The Changing Demographics of Nursing

The face of nursing has been changing over the last 50 years. Women who a half a century ago would only work as nurses until they married are now ending up as nursing managers and administrators, moving out of the practice field. But still, it has been noted that the age of the nursing workforce has increased over the last quarter of a century, and fewer younger people are entering the nursing profession. In fact, at the time of the survey by the Bureau of Health Professions in 1997, baby boomers (those born between 1947 and 1962) were the largest component of the nursing workforce and at the current time, only nine percent of registered nurses are younger than 30 years of age (Santucci, 2004). If this trend continues, then it would mean that the need for nursing would increase by as much as 22% between the years 1998 and 2008.

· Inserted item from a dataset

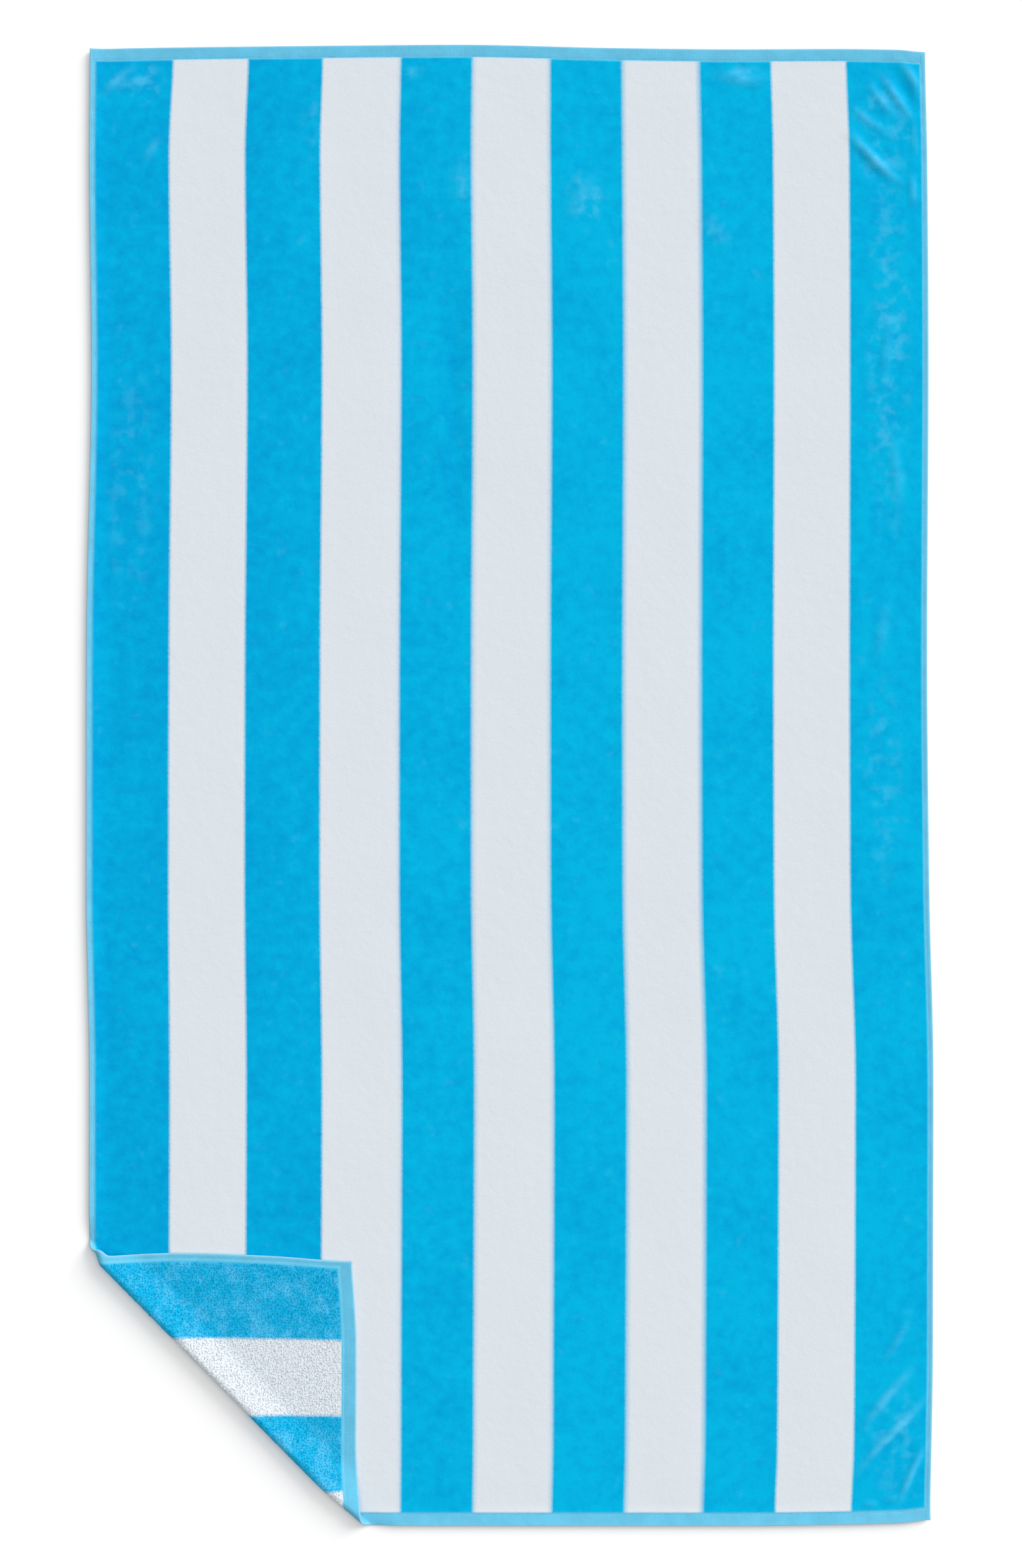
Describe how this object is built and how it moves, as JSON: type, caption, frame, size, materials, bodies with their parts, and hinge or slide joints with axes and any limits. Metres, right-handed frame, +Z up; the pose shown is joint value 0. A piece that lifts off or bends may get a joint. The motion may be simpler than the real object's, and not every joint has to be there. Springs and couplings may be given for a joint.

The demographics of nursing are changing as to the working environment as well. While hospitals employ about 60% of all nurses, the nurses who work in hospitals are likely to be younger, mostly due to the strain of physically demanding work and the shift work involved. While the hospitals tend to produce recruiting programs more focused on younger nurses, this also means that there is the need to promote relationships between the different generations of nurses. Problems in workplaces are the most often cited issues when it comes to job turnover rates among nurses. And the flow of younger nurses toward the hospital setting also means that the number of new graduate nurses being hired into the nursing pool is getting higher. This, in turn, results in a greater number of rather inexperienced new nurses in positions that may be better filled by experienced nurses.

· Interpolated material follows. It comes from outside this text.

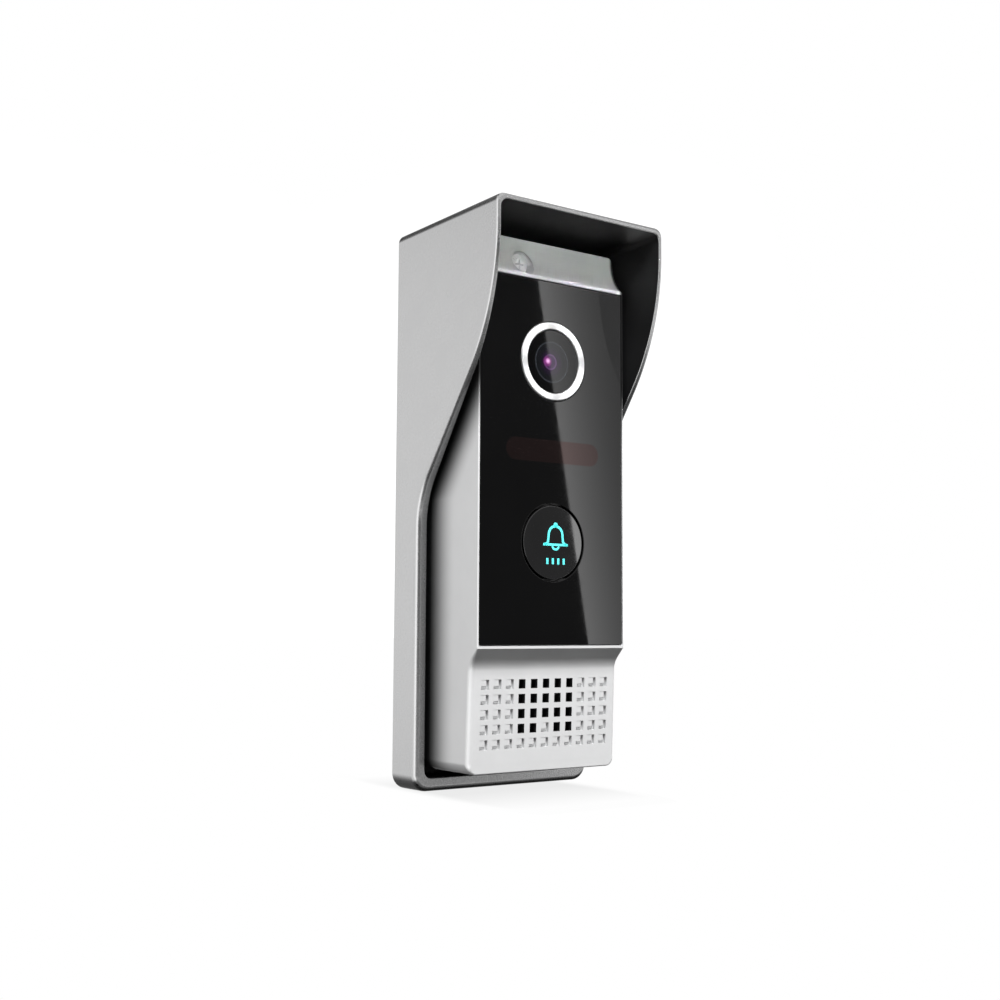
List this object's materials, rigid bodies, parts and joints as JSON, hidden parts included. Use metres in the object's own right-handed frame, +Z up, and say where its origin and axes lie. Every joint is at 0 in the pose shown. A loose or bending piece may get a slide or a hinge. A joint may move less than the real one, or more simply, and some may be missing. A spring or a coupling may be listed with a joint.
{
  "type": "door intercom panel",
  "caption": "Wired outdoor door station: camera, infra-red lamps, call button and speaker in a slim metal housing under a curved rain hood.",
  "frame": {"origin": "centre of the hood's wall face, where the panel rests on the wall", "axes": "+Z up, +Y into the wall so that the front faces -Y, +X to the right of somebody facing the panel"},
  "size_m": [0.0516, 0.0396, 0.1337],
  "materials": {
    "silver_paint": "fine satin silver paint on die cast",
    "black_acrylic": "polished",
    "chrome_trim": "bright with fine turning marks",
    "clear_glass": "coated lens glass",
    "coated_glass": "purple anti-reflection coating",
    "black_metal": "matt black",
    "black_plastic": "fine moulded texture",
    "red_filter": "infra-red pass plastic",
    "led_epoxy": "clear epoxy",
    "diffuser": "translucent, lit from behind",
    "rubber": "matt",
    "steel": "zinc plated",
    "circuit_board": "solder mask",
    "chip": "moulded epoxy",
    "white_plastic": "natural nylon",
    "paper_cone": "pressed paper",
    "mesh_cloth": "fine woven dust mesh"
  },
  "bodies": {
    "station": {"rain_hood": "silver_paint", "cable_grommet": "rubber", "mounting_bracket": "steel", "bracket_screw_1": "steel", "bracket_screw_2": "steel", "front_housing": "silver_paint", "front_panel": "black_acrylic", "rear_cover": "black_plastic", "cover_gasket": "rubber", "housing_screw_1": "steel", "housing_screw_2": "steel", "housing_screw_3": "steel", "housing_screw_4": "steel", "fixing_screw": "steel", "lens_ring": "chrome_trim", "lens_window": "clear_glass", "lens_barrel": "black_metal", "lens_front_element": "clear_glass", "lens_inner_element": "coated_glass", "lens_holder": "black_plastic", "camera_board": "circuit_board", "image_sensor": "chip", "image_processor": "chip", "camera_ribbon": "white_plastic", "holder_screw_1": "steel", "holder_screw_2": "steel", "camera_board_screw_1": "steel", "camera_board_screw_2": "steel", "ir_window": "red_filter", "ir_board": "circuit_board", "ir_board_header": "black_plastic", "ir_led_1": "led_epoxy", "ir_led_2": "led_epoxy", "ir_led_3": "led_epoxy", "ir_led_4": "led_epoxy", "ir_led_5": "led_epoxy", "ir_led_6": "led_epoxy", "light_sensor": "clear_glass", "button_seal": "rubber", "switch_body": "black_plastic", "button_led_1": "white_plastic", "button_led_2": "white_plastic", "main_board": "circuit_board", "main_board_screw_1": "steel", "main_board_screw_2": "steel", "filter_capacitor": "black_plastic", "audio_chip": "chip", "cable_header": "white_plastic", "volume_trimmer_body": "black_plastic", "speaker_frame": "steel", "speaker_cone": "paper_cone", "speaker_magnet": "black_metal", "speaker_gasket": "rubber", "dust_mesh": "mesh_cloth", "microphone_boot": "rubber", "microphone": "steel"},
    "button": {"call_button": "black_acrylic", "button_diffuser": "diffuser"},
    "plunger": {"switch_plunger": "white_plastic"},
    "volume_rotor": {"volume_trimmer_rotor": "white_plastic"}
  },
  "joints": [
    {"name": "call_button_press", "type": "slide", "parent": "station", "child": "button", "axis": [0, 1, 0], "range_m": [0, 0.0005], "stiffness_N_per_m": 1600, "springref_m": -0.0006},
    {"name": "switch_plunger_press", "type": "slide", "parent": "station", "child": "plunger", "axis": [0, 1, 0], "range_m": [0, 0.0005]},
    {"name": "volume_turn", "type": "hinge", "parent": "station", "child": "volume_rotor", "pos_m": [0.012, -0.0084, -0.008], "axis": [0, 1, 0], "range_deg": [-130, 130]}
  ],
  "couplings": [
    {"joint": "switch_plunger_press", "follows": "call_button_press", "ratio": 1}
  ]
}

In order to answer this problem, residency programs have been developed for new graduate nurses, to provide orientation to the specialty areas such as critical care, medical/surgical and psychiatry.

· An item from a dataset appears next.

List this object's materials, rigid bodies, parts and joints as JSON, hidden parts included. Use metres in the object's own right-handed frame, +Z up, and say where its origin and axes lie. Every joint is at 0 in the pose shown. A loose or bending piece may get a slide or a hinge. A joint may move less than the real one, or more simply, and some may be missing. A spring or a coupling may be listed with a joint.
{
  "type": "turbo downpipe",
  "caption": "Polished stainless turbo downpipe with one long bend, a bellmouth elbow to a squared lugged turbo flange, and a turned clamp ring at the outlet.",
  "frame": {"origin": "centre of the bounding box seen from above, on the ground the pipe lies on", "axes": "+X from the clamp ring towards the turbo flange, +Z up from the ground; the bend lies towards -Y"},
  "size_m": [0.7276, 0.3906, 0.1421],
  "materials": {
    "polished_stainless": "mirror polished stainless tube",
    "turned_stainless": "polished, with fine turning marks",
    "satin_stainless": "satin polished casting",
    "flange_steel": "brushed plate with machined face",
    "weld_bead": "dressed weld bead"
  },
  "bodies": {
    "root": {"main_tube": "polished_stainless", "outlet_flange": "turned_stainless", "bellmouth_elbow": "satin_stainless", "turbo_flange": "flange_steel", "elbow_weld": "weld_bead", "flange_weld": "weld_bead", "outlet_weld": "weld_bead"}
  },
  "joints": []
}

These residency programs appear to do much to help the new nurses address the challenges they face in their new positions. Green and Puetzer (2002) clearly define in their article the issues surrounding the importance of effective recruitment, efficient training and ultimate retention of experienced nursing staff. A structured mentoring and precepting program appears to be key to all three of these issues and shows that while the schools prepare the nurses for the basics, mentoring programs are the most effective in the workplace. Without residency programs, there is a significant degree of turnover in the nursing staff, which leads to poor clinical are and burnout.

A study by Bowles and Candela in 2005 reviewed involved the experiences of recent RN graduates in their first jobs (Bowles and Candela, 2005). The study was meant to determine new graduate perceptions of first jobs and why they left them if they had. The results showed that 30% of new graduates left their positions within one year, and 57% had left their first positions within 2 years. Issues cited for leaving consisted of patient care problems, unsafe nurse to patient ratios, and stress associated with the acuity of the patients. Other significant issues (22%) noted a lack of support on the part of management, as well as a lack of guidance and a sensation of being given too much responsibility for patient care as compared to the nurse’s level of comfort and experience. This review showed that RNs in the first year of work tend to leave their first position at a much higher rate than RNs who are in second or subsequent positions. It would appear from this study that to improve RN retention one must consider the development of orientation and mentoring programs. This would improve work environments and reduce stress levels.

There is a limited availability of preceptors. This often causes nurse interns multiple preceptor assignments that cause a problem with educational continuity, follow through on assignments and progress assessments, as well as preceptor burnout.